Building trust online remains a big hurdle to fully taking advantage of the Internet in Africa, and at the Africa Domain Name System Forum meeting in Nairobi earlier this month, experts called for more rapid implementation of security mechanisms on the central elements of the Internet infrastructure and recommended the use of DNS security (DNSSEC) extensions to counter the issue.
Kenya's country code Top Level Domain name registry (KENIC) has implemented DNSSEC. Kenya is also one of the few countries whose government has committed to a PKI implementation, which it began work on in March 2013, although the task remains unfinished.

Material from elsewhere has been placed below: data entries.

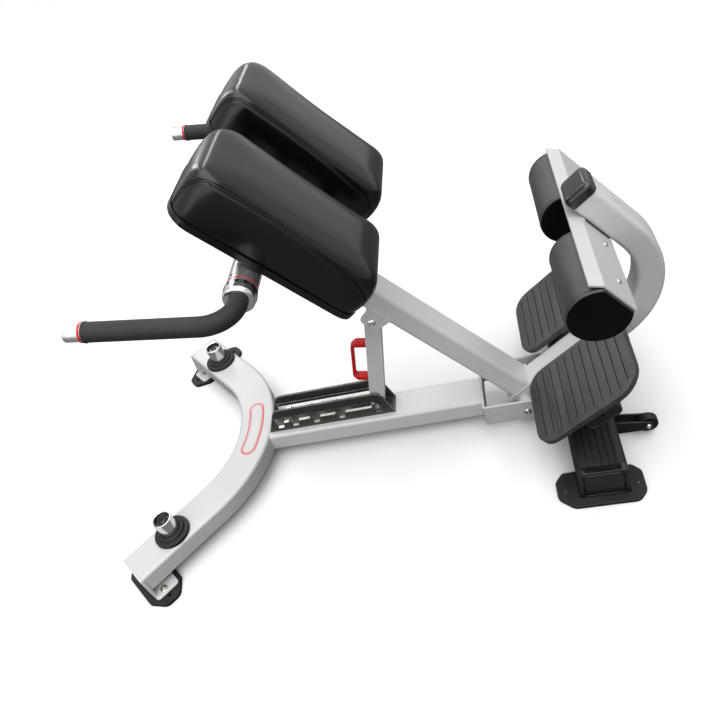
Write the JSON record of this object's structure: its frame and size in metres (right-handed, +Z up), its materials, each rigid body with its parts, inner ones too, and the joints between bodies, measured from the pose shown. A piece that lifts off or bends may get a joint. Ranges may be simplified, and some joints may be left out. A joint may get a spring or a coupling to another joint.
{
  "type": "hyperextension bench",
  "caption": "Angled hyperextension bench with split hip pads, turning handles, foot plates, ankle rollers and a ladder rack that sets the frame's tilt.",
  "frame": {"origin": "centre of the footprint's bounding box, on the floor under the feet", "axes": "+X from the front feet to the foot plates and wheels, +Y to the far side, +Z up"},
  "size_m": [1.4098, 0.9374, 0.9595],
  "materials": {
    "silver_paint": "satin",
    "black_paint": "satin",
    "gunmetal_paint": "satin",
    "red_paint": "gloss",
    "polished_steel": "polished",
    "zinc_steel": "satin",
    "black_rubber": "matte",
    "ribbed_rubber": "matte",
    "grip_rubber": "matte",
    "black_vinyl": "satin",
    "grey_vinyl": "satin",
    "black_plastic": "gloss",
    "bush_plastic": "matte",
    "board_wood": "matte"
  },
  "bodies": {
    "base": {"adjust_rack": "gunmetal_paint", "base_beam": "silver_paint", "foot_bolt_far_inner": "zinc_steel", "foot_bolt_far_outer": "zinc_steel", "foot_bolt_near_inner": "zinc_steel", "foot_bolt_near_outer": "zinc_steel", "front_arc": "silver_paint", "front_foot_pad_far": "black_rubber", "front_foot_pad_near": "black_rubber", "horn_bolt_far": "zinc_steel", "horn_bolt_near": "zinc_steel", "horn_bumper_far": "black_rubber", "horn_bumper_near": "black_rubber", "pivot_bolt": "zinc_steel", "pivot_fork": "silver_paint", "plate_horn_far": "polished_steel", "plate_horn_near": "polished_steel", "rear_cross_tube": "black_paint", "rear_end_cap_far": "black_plastic", "rear_end_cap_near": "black_plastic", "rear_foot_far": "black_rubber", "rear_foot_near": "black_rubber", "rear_tread_far": "black_rubber", "rear_tread_near": "black_rubber", "wheel_bolt_far": "zinc_steel", "wheel_bolt_near": "zinc_steel"},
    "upper_frame": {"main_post": "silver_paint", "foot_arch_tube": "silver_paint", "arch_end_cap": "black_plastic", "pivot_bush_near": "bush_plastic", "pivot_bush_far": "bush_plastic", "roller_bracket": "silver_paint", "roller_near": "grey_vinyl", "roller_far": "grey_vinyl", "roller_screw_near_inner": "zinc_steel", "roller_screw_near_outer": "zinc_steel", "roller_screw_far_inner": "zinc_steel", "roller_screw_far_outer": "zinc_steel", "foot_cross_bar": "black_paint", "foot_plate_near": "ribbed_rubber", "foot_plate_far": "ribbed_rubber", "handle_hub": "silver_paint", "pad_carrier_rear": "black_paint", "pad_carrier_front": "black_paint", "pad_board_near": "board_wood", "pad_board_far": "board_wood", "hip_pad_near": "black_vinyl", "hip_pad_far": "black_vinyl", "strut_bolt": "zinc_steel"},
    "strut": {"strut_tube": "silver_paint", "lift_handle": "red_paint"},
    "rack_pin": {"rack_pin": "polished_steel"},
    "handle_near": {"handle_bar_near": "polished_steel", "grip_near": "grip_rubber", "grip_cap_near": "polished_steel"},
    "handle_far": {"handle_bar_far": "polished_steel", "grip_far": "grip_rubber", "grip_cap_far": "polished_steel"},
    "wheel_near": {"wheel_near": "black_rubber"},
    "wheel_far": {"wheel_far": "black_rubber"}
  },
  "joints": [
    {"name": "frame_tilt", "type": "hinge", "parent": "base", "child": "upper_frame", "pos_m": [0.367, 0, 0.0635], "axis": [0, -1, 0], "range_deg": [0, 20.8]},
    {"name": "strut_swing", "type": "hinge", "parent": "upper_frame", "child": "strut", "pos_m": [0.06154, 0, 0.41021], "axis": [0, 1, 0], "range_deg": [0, 64.6]},
    {"name": "rack_pin_travel", "type": "slide", "parent": "base", "child": "rack_pin", "axis": [-1, 0, 0], "range_m": [0, 0.2836]},
    {"name": "handle_near_turn", "type": "hinge", "parent": "upper_frame", "child": "handle_near", "pos_m": [-0.07349, -0.3, 0.7413], "axis": [0, 1, 0], "range_deg": [-45, 90]},
    {"name": "handle_far_turn", "type": "hinge", "parent": "upper_frame", "child": "handle_far", "pos_m": [-0.07349, 0.3, 0.7413], "axis": [0, 1, 0], "range_deg": [-45, 90]},
    {"name": "wheel_near_spin", "type": "hinge", "parent": "base", "child": "wheel_near", "pos_m": [0.633, -0.145, 0.034], "axis": [0, 1, 0], "continuous": true},
    {"name": "wheel_far_spin", "type": "hinge", "parent": "base", "child": "wheel_far", "pos_m": [0.633, 0.145, 0.034], "axis": [0, 1, 0], "continuous": true}
  ],
  "couplings": [
    {"joint": "strut_swing", "follows": "frame_tilt", "ratio": 3.1},
    {"joint": "rack_pin_travel", "follows": "frame_tilt", "m_per_rad": 0.78}
  ]
}
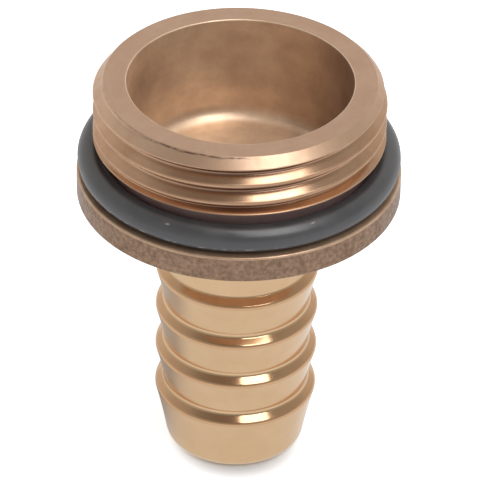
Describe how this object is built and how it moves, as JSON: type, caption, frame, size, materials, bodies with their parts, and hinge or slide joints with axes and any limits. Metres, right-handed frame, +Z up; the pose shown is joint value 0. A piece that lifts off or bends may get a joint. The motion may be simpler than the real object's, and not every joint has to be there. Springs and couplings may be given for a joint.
{
  "type": "hose barb tail",
  "caption": "Straight hose tail with a barbed hose end, a round flange with a rubber sealing ring and a male parallel-thread collar with an open cup.",
  "frame": {"origin": "centre of the nose end face, which the part stands on", "axes": "+Z up the waterway, from the nose to the threaded end; the part is the same all round Z"},
  "size_m": [0.0292, 0.0292, 0.0384],
  "materials": {
    "bronze": "turned and polished gunmetal, satin on the rim, as cast round the flange",
    "black_rubber": "matt moulded rubber"
  },
  "bodies": {
    "root": {"hose_tail_body": "bronze", "sealing_ring": "black_rubber"}
  },
  "joints": []
}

A PKI is a complex undertaking in that it includes not only hardware and software, but also people and procedures to enable the use of digital certificates and public-key encryption. The payoff is a more secure environment where Internet users are able to securely verify that a website or online service is genuine and they have confidence that the online server they are communicating with can be trusted.
Kenya's delays are not for lack of awareness of the issues at stake when the identity of an online server can't be verified. Recently, the Kenyan government placed notices in local newspapers warning users away from a fraudulent site that aimed to swindle the public by masquerading as the legitimate Uwezo.go.ke, which offers micro-financing to qualified applicants. The copycat site was trying to take a fee from loan applicants.
At the meeting, co-organized by the Internet Society, ICANN and the AFTLD, Internet Society's Chief Internet Technology Officer Olaf Kolkman spoke of the need for deployment of DNSSEC, saying that trust in the Internet needs to be protected in order for adoption to increase. DNSSEC is a set of extensions to the Domain Name System which authenticate and verify certain data for DNS clients and can complement PKI, he said. For its part, "The PKI architecture has some vulnerabilities that the Internet Engineering community is trying to fix, one of those fixes involves having deployed DNSSEC. By combining DNSSEC and PKI you can increase your confidence that you are communicating with a genuine online service," he said, adding that it helps governments protect citizens' online communication.
Collins Oduor, IT Security Manager at iLabAfrica, Strathmore University Nairobi, concurs that implementing the PKI is crucial for Internet security.
"PKI is an effective mechanism that can be implemented to protect sensitive information from malicious attackers," he said. But other security initiatives need to be implemented alongside it. "We all know that it's impossible to achieve 100 percent security. Some of challenges with PKI implementation are not directly linked to the technologies used but to human errors or carelessness," he said.
Speakers at the meeting urged governments in Africa to take online security much more seriously, as increasing use of the Internet is a catalyst for economic activity.
Kenya is looking to implement various e-government initiatives that will include citizen participation. One of the state sites, eCitizen.go.ke, is getting a great deal of activity, with over 400,000 Kenyans applying for and renewing various official documents online. The government also plans to add the ability to make more than 100 kinds of payments online, so security is crucial.
The Kenyan government should focus on raising citizens' awareness about online risk, Oduor said. "The more enlightened the people are, the less they are likely to become victims of attacks such as phishing," he added.